Il rischio di un voto per pochi intimi

Lo spauracchio è sempre lo stesso, ogni volta di più: l’astensione. Che negli ultimi tempi non risparmia neppure le elezioni considerate maggiormente sentite dai cittadini: quelle per la scelta del sindaco. Il problema riguarda in particolare il ballottaggio: gli ultimi due primi cittadini di Como, Mario Lucini e Mario Landriscina, sono stati scelti da una netta minoranza di elettori. Ma anche al primo turno la percentuale continua a calare. Non aiuterà il fatto che si vota in una sola giornata e neppure che la gente forse è distratta da altre preoccupazioni: il carovita determinato dalla guerra in Ucraina che è a sua volta un elemento di allarme e paura. Insomma si rischia che i quindici sindaci e consigli comunali che oggi saranno scelti, abbiano una legittimazione non del tutto piena.

Un problema, quello della disaffezione alle urne, che si pone ogni volta che ci si trova davanti alle percentuali di affluenza, salvo poi finire nel dimenticatoio il giorno dopo. Tanto, per i politici conta conquistare il cadreghino e pazienza se ad assegnarglielo sono pochi intimi. Sembra di essere tornati indietro nel tempo, quando ancora non era stato introdotto il suffragio universale e il voto anziché un diritto era un privilegio da cui erano esclusi le donne e i meno abbienti. Per arrivare a concederlo a tutti ci sono state lotte dure, ora vanificate dalla crisi della democrazia rappresentativa. Chissà quando la politica tornerà a essere credibile e ad attrarre ancora i cittadini ai seggi. E soprattutto chissà se la politica potrà tornare com’era una volta, quando si registravano, specie nelle consultazioni per i Comuni, percentuali di partecipazione quasi plebiscitarie.

Ai cittadini di Como, Erba e degli altri tredici centri in cui si sceglieranno sindaci e consigli comunali si può solo consigliare di guardare alla credibilità dei candidati oltre che alla loro preparazione sui problemi delle città, svelata nei tanti confronti diretti di campagna elettorale. Essere credibili significa anche mantenere la volontà di rispettare gli impegni presi: non è poco. Valutino gli elettori: l’offerta, almeno nel capoluogo, è ampia. Meno nella città brianzola. La curiosità è che nei principali Comuni chiamati al voto, Como e Erba appunto, non si ripresentano i sindaci uscenti, Mario Landriscina e Veronica Airoldi, pure reduci di un solo mandato. Di solito la chance del secondo si offre a tutti o viene chiesta dagli interessati. Qui è andata in un altro modo, per motivazioni differenti. In altri centri ci sono degli autentici veterani dell’amministrazione: su tutti, a San Fermo, Pierluigi Mascetti e, a Beregazzo, Luigi Abati.
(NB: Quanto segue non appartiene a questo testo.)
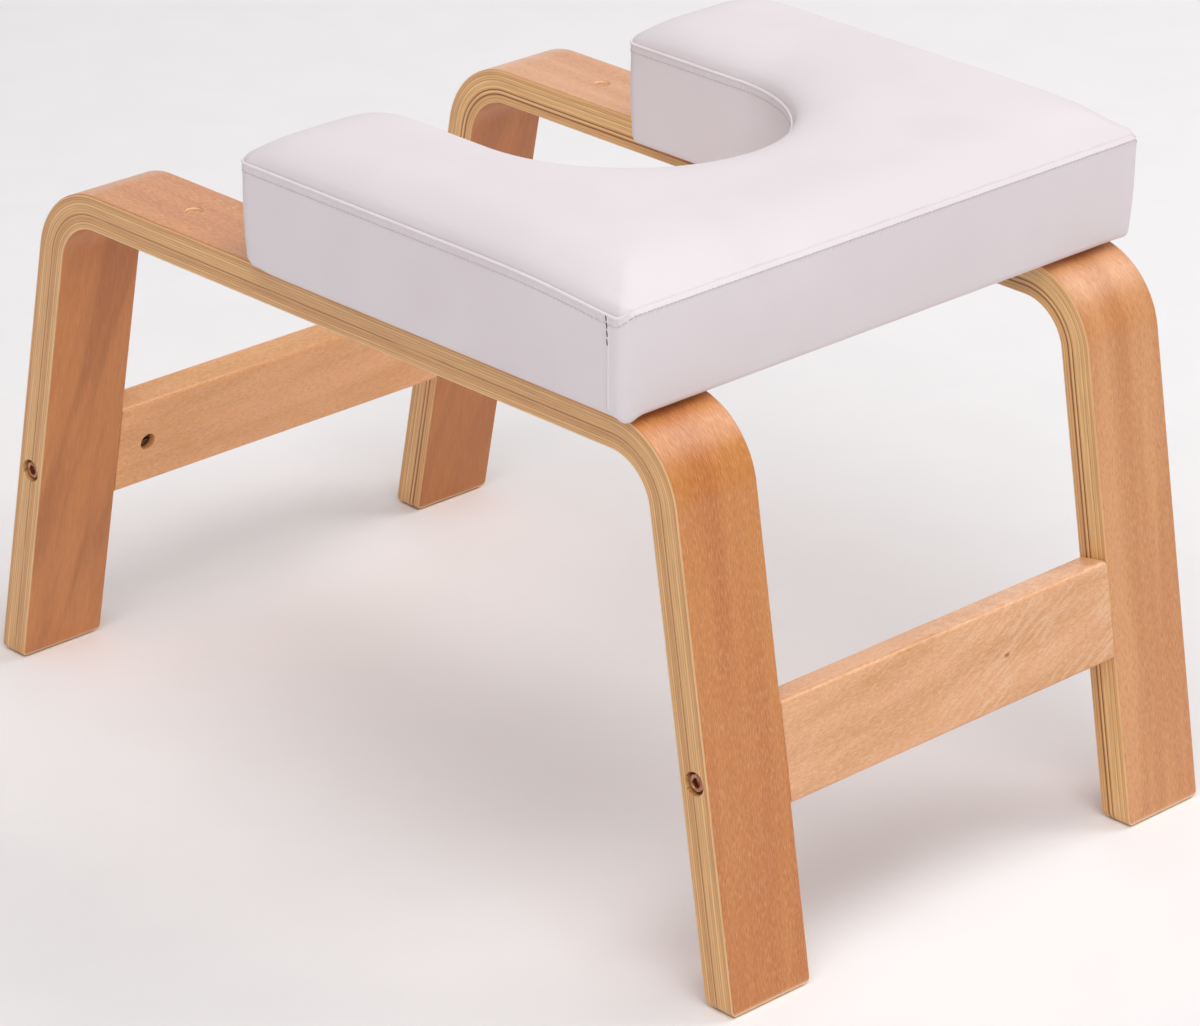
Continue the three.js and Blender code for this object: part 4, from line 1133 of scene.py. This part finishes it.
def stitches(name, places, tangents, normals, size, material, slot):
    # Rounded rods, each along its own tangent: rings of six points, cosine of the angle times the side and
    # sine times the normal, narrower past the rod's ends.
    radius, length = size
    angle = (np.arange(6) * math.pi / 3)[:, None]
    half, past = length / 2, length / 2 + radius * stitchSizes["rodEnd"]
    along = np.array([-past, -half, 0, half, past])
    width = radius * np.array(stitchSizes["rodWidths"])[:, None, None]
    sideways = np.cross(tangents, normals)
    ring = np.cos(angle) * sideways[:, None, None] + np.sin(angle) * normals[:, None, None]
    rods = places[:, None, None] + tangents[:, None, None] * along[:, None, None] + ring * width
    first, faceSets = loft(rods[0])
    offset = (np.arange(len(rods)) * len(first))[:, None, None]
    faceSets = [(faces[None] + offset).reshape(-1, faces.shape[1]) for faces in faceSets]
    addPiece(name, rods.reshape(-1, 3), faceSets, material, slot, sharpAngle=60)


def topStitching(line, outward, place, length, material):
    # one stitch each pitch, along the loop below the seam
    t = stitchSizes
    loop = line - raised(outward * t["sink"], 0)
    spots, headings, number = spacedAlong(loop, place, length, t["pitch"])
    stitches("topStitching", spots, headings, raised(outward[number], 0), t["size"], material, "cover")


def cornerPath(rim, wall, side):
    # x, y and z down the side panel where it meets the rear one; the seam bows to the corner by a half sine
    t, edge = stitchSizes, pad["width"] / 2
    near = (rim[:, 0] * side > edge - t["besideEdge"]) & (rim[:, 1] > pad["neckY"])
    order = np.argsort(rim[near, 1])
    count = len(t["cornerTop"]) + len(wall)
    y = t["cornerSeamY"] + t["cornerBow"] * np.sin(math.pi * np.linspace(0, 1, count))
    level = seamLevel(edge, t["cornerSeamY"])
    path = [(side * (edge + out), spot, level - drop) for (out, drop), spot in zip(t["cornerTop"], y)]
    for row, spot in zip(wall, y[len(path):]):
        x, z = (np.interp(spot, rim[near, 1][order], row[near, axis][order]) for axis in (0, 2))
        path.append((x, spot, z))
    return np.array(path)


def cornerSeam(rim, wall, material):
    # where the side panels meet: two folded lips with a narrow valley, carried down the wall
    along, out = np.array(stitchSizes["cornerSection"]).T
    for side, name in sides:
        x, y, z = cornerPath(rim, wall, side).T[..., None]
        rings = np.stack(np.broadcast_arrays(x + side * out, y + along, z), -1)
        addPiece(name + "CornerSeam", *loft(rings), material, "cover", sharpAngle=75)


def cornerSeamShade(rim, wall, material):
    # painted shade: near-black stitch-shaped rods standing for the shade in the gaps of the seam where the
    # side panels meet at the rear corners
    t = stitchSizes
    height = seamLevel(pad["width"] / 2, t["cornerSeamY"]) - np.array(t["shadeDrops"])
    places, normals = [], []
    for side in (-1, 1):
        path = cornerPath(rim, wall, side)[::-1]
        x, y = (np.interp(height, path[:, 2], path[:, axis]) for axis in (0, 1))
        places.append(np.column_stack([x + side * t["shadeOut"], y, height]))
        normals.append(np.tile([side, 0.0, 0.0], (len(height), 1)))
    tangent = np.array([0, t["shadeSlant"], -1.0])
    tangents = np.tile(tangent / np.linalg.norm(tangent), (2 * len(height), 1))
    stitches("cornerSeamShade", np.concatenate(places), tangents, np.concatenate(normals), t["shadeSize"],
             material, "dust_cloth")


foamSizes = {
    "gap": 0.8, "rollInset": 2.0, "topDrop": 0.6, "bottom": 13.8, "plan": (10, 7.0),
    "loops": ((2.2, 0, 0.2), (8, 0, 0.3), (8, 0.5, 0.4), (8, 1.0, 1.6)),  # down, share of the wall, in
}


def foamPad(material):
    # the cushion's form inside its cover, flat on the board
    f = foamSizes
    inset = pad["skin"] + f["gap"]
    x, y, edge, end = cushionPlan(inset + f["rollInset"], *f["plan"])
    z = crownLevel(x, y, edge, end) - inset - f["topDrop"]
    rim = planRim(inset, *f["plan"])
    outward, level = outwardOf(rim), seamLevel(rim[:, 0], rim[:, 1])
    bottom = pad["base"] + f["bottom"]
    loops = np.array([raised(rim - outward * tuck, (level - drop) * (1 - share) + bottom * share)
                      for drop, share, tuck in f["loops"]])
    top, under = (np.stack([x, y, height], -1) for height in (z, np.full(x.shape, bottom)))
    index = numbered(top)
    loopIndex = numbered(loops, index.size)
    underIndex = index.size + loopIndex.size + index
    walls = ringQuads([rimOf(index), *loopIndex, rimOf(underIndex)])
    faces = np.concatenate([quadsOf(index), walls, quadsOf(underIndex)[:, ::-1]])
    obj = addPiece("foamPadCut", pointsOf(top, loops, under), [faces], material, "foam", ["cushion_foam"],
                   sharpAngle=60)


clothSizes = {
    "inset": 13, "plan": (12, 5.0), "top": 308.95, "thickness": 0.5, "sag": 0.55, "sagReach": 14,
    "freeHalf": 124, "openHalf": 127,  # half widths where the sheet may sag, and where nothing lies below
    "waveX": (11, 1.7, 23), "waveY": (17, 1.1, 31),  # length, bend and the bend's own length
    "waveShare": (0.6, 0.8),
    "boltHole": 4.0, "drillHalf": 6, "drillSides": 32,
    "stapleInset": 19, "staplePitch": 42, "staple": (0.42, 11), "stapleBelow": 0.45,
}


def dustCloth(material, stapleMaterial):
    # A thin sheet stapled under the board: it lies flat over the rails and sags in small waves between them,
    # a sine across the stool times a cosine along it, each one's phase bent by a sine of the other way.
    d = clothSizes
    x, y, edge, end = cushionPlan(d["inset"], *d["plan"])
    free = smoothShare((d["freeHalf"] - np.abs(x)) / d["sagReach"])
    away = np.clip((np.minimum(edge, end) - d["inset"]) / d["sagReach"], 0, 1)
    (waveX, bendX, otherY), (waveY, bendY, otherX) = d["waveX"], d["waveY"]
    waves = np.sin(x / waveX + bendX * np.sin(y / otherY))
    waves = waves * np.cos(y / waveY + bendY * np.sin(x / otherX))
    least, more = d["waveShare"]
    z = d["top"] - d["sag"] * free * away * (least + more * (0.5 + 0.5 * waves))
    index = numbered(x)
    upper = np.stack([x, y, z], -1).reshape(-1, 3)
    rim, flatFaces = rimOf(index), quadsOf(index)
    faces = [flatFaces, flatFaces[:, ::-1] + index.size, ringQuads([rim, rim + index.size])]
    obj = addPiece("dustSheetStapled", np.concatenate([upper, upper - [0, 0, d["thickness"]]]),
                   [np.concatenate(faces)])
    drill = turnedRings([(d["boltHole"], -d["drillHalf"]), (d["boltHole"], d["drillHalf"])], d["drillSides"])
    cutOut(obj, [loft(drill + np.array([side * strip["sideX"], cushionBoltY(rearward), d["top"]]))
                 for side in (-1, 1) for rearward in (-1, 1)])
    dress(obj, material, ["dust_cloth"], sharpAngle=60)

    # staples along the sheet's edge, only where nothing lies under it
    loop = planRim(d["stapleInset"])
    spots, headings, _ = spacedAlong(loop, *loopLength(loop), d["staplePitch"])
    clear = np.abs(spots[:, 0]) < d["openHalf"] - d["staple"][1]
    spots = raised(spots[clear], d["top"] - d["thickness"] - d["stapleBelow"])
    tangents, normals = raised(headings[clear], 0), np.tile([0.0, 0.0, -1.0], (len(spots), 1))
    stitches("dustSheetStaples", spots, tangents, normals, d["staple"], stapleMaterial, "zinc")


# Building

bronze, zinc = plainMaterial("bronze plated steel"), plainMaterial("zinc plated steel")
plugWood = plainMaterial("lacquered beech plug")
for side, name in sides:
    legFrame(name + "LegStrip", side, pressedBeechPly(name), name + "_leg_frame")
    handlePlug(name + "GripPlug", side, plugWood, name + "_handle_plug")
print("leg frames: pressed strips drilled")

for rearward, name in ends:
    crossbar(name + "Rail", rearward, planedBeech(name, -rearward * strip["splay"]), name + "_crossbar")
print("crossbars: drilled")

barBoltX = strip["stoolWidth"] / 2 - boltSizes["bearing"]
padBoltZ = strip["height"] - strip["stripThickness"] + boltSizes["bearing"]
for rearward, end in ends:
    for side, hand in sides:
        name, node = end + hand.title(), "%s_%s" % (end, hand)
        spot = (side * barBoltX, rearward * strip["jointY"], strip["jointZ"])
        socketBolt(name + "BarScrew", boltSizes["barLength"], spot, (-side, 0, 0), bronze, node + "_bar_bolt")
        spot = (side * strip["sideX"], cushionBoltY(rearward), padBoltZ)
        socketBolt(name + "PadScrew", boltSizes["padLength"], spot, (0, 0, 1), bronze, node + "_cushion_bolt")
print("bolts: 8 turned")

leather = syntheticLeather()
stitchLine, walls = cushionCover(leather)
cornerSeam(*walls, leather)
# the white thread is greyer than the leather: partly its own off-white, partly painted shade of the puckered
# row
topStitching(*stitchLine, twistedStrands("white thread", "DDD2D6", "C4B7BC"))
# near-black rods as painted shade in the rear corner seams
cornerSeamShade(*walls, twistedStrands("painted seam shade", "1E1618", "33282C"))
foamPad(cutFoam())
dustCloth(nonWovenCloth(), zinc)
print("cushion: cover, thread, foam and dust cloth made")

# Finishes of the frame's own pieces that stay

finishes = {
    "washer": bronze, "barrel_nut": zinc, "tee_nut": zinc,
    "dowel": plainMaterial("turned beech, bare"), "board": plainMaterial("sanded plywood"),
}
for name, obj in nodes.items():
    for ending, material in finishes.items():
        if name.endswith(ending):
            for materialSlot in obj.material_slots:
                materialSlot.material = material

# Floor, light and camera

studio = {
    "floor": "FDFBFC", "speckle": "FBF9FA", "speckleLimits": (0.3, 0.7), "floorRoughness": 0.9,
    "floorHalf": 9.0,
    "zenith": "FFFFFF", "horizon": "FFEEF3", "worldStrength": 0.31, "horizonStrength": 0.2,
    "horizonRise": 0.3, "hueRise": 0.6, "aim": (0.0, 0.0, 0.2),
    "lights": [  # name, place, size, power
        ("overhead softbox", (1.4, 1.5, 4.2), 4.0, 70.0),
        ("camera softbox", (2.0, 1.8, 3.7), 4.0, 59.0),
        ("left softbox", (-2.5, 1.1, 3.2), 2.1, 53.0),
        ("back softbox", (-3.0, -3.1, 1.1), 3.0, 25.0),
    ],
}
cameraLook = {
    "azimuth": 135.41087, "elevation": 24.08798, "roll": 0.85833,
    "place": (1.85449329, 1.89176227, 1.31416059),
    "focalPixels": 5179.198, "framePixels": 1200, "sensor": 36.0,
}

corners = np.array([[-1, -1, 0], [1, -1, 0], [1, 1, 0], [-1, 1, 0]]) * studio["floorHalf"] / metre
floor = addPiece("floor", corners, [np.array([[0, 1, 2, 3]])])
floorMaterial, tree = blank("pale floor")
speckle = addNode(tree, "TexNoise", {"Vector": inMillimetres(tree), "Scale": 0.02})
colour = tinted(tree, studio["floor"], speckle, studio["speckleLimits"], studio["speckle"])
closeMaterial(tree, colour, studio["floorRoughness"])
floor.data.materials.append(floorMaterial)

world = bpy.data.worlds.new("studio")
scene.world = world
world.use_nodes = True
tree = world.node_tree
tree.nodes.clear()
ray = addNode(tree, "TexCoord").outputs["Generated"]
rise = addNode(tree, "SeparateXYZ", {0: ray}).outputs["Z"]
strengths = studio["horizonStrength"], studio["worldStrength"]
glow = eased(tree, rise, (0.0, studio["horizonRise"]), strengths)
hue = tinted(tree, studio["horizon"], rise, (0.0, studio["hueRise"]), studio["zenith"])
sky = addNode(tree, "Background", {"Color": hue, "Strength": glow})
addNode(tree, "OutputWorld", {"Surface": sky})
for name, place, size, power in studio["lights"]:
    light = bpy.data.lights.new(name, "AREA")
    light.shape, light.size, light.energy = "SQUARE", size, power
    lamp = bpy.data.objects.new(name, light)
    lamp.location = place
    lamp.rotation_mode = "QUATERNION"
    lamp.rotation_quaternion = (Vector(studio["aim"]) - Vector(place)).to_track_quat("-Z", "Y")
    scene.collection.objects.link(lamp)
scene.view_settings.view_transform = "Standard"

azimuth, elevation, roll = (math.radians(cameraLook[name]) for name in ("azimuth", "elevation", "roll"))
flat = math.cos(elevation)
back = np.array([math.sin(azimuth) * flat, -math.cos(azimuth) * flat, math.sin(elevation)])
level = np.array([math.cos(azimuth), math.sin(azimuth), 0])
upright = np.cross(back, level)
right = level * math.cos(roll) + upright * math.sin(roll)
up = -level * math.sin(roll) + upright * math.cos(roll)
camera = bpy.data.objects.new("camera", bpy.data.cameras.new("camera"))
camera.data.sensor_width = cameraLook["sensor"]
camera.data.lens = cameraLook["focalPixels"] * cameraLook["sensor"] / cameraLook["framePixels"]
camera.data.clip_end = 50
matrix = Matrix.Identity(4)
for axis, vector in enumerate((right, up, back, cameraLook["place"])):
    for row in range(3):
        matrix[row][axis] = vector[row]
camera.matrix_world = matrix
scene.collection.objects.link(camera)
bpy.context.scene.camera = camera
print("stage: floor, lights and camera set")

print("pieces made here: %d" % len(pieces))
Saranno Maurizio Falsone e Salvatore Foglia a tentare di sbarrare loro la strada verso l’ennesimo giro.

Una buona notizia per chi vincerà riguarda gli emolumenti. Finalmente sono stati aumentati e adeguati alle più che pesanti responsabilità che un primo cittadino, anche di un piccolo paese, deve gestire. Questo però non sembra aver contribuito più di tanto alla partecipazione: nel capoluogo, rispetto a cinque anni fa, c’è solo un candidato in più. A Erba i contendenti si sono addirittura dimezzati: da sei a tre. Negli altri centri, meno popolosi, solo Guanzate presenta una sfida a tre. Sintomi di una crisi che, a quanto pare, non coinvolge solo l’elettorato ma anche la voglia di mettersi in gioco. Non è un bel segnale e anche questo rimarrà ignorato.

Ancora peggio capiterà con i cinque referendum sulla giustizia per cui si voterà in tutti i Comuni della provincia. Anche questo, al di là della complessità dei quesiti che saranno proposti oggi agli elettori, è un istituto in profonda crisi se si pensa che il quorum del 50% più 1 dei votanti è stato raggiunto l’ultima volta nell’ormai lontano 1995. Solo un miracolo potrebbe far sì che oggi la cosa si ripeta.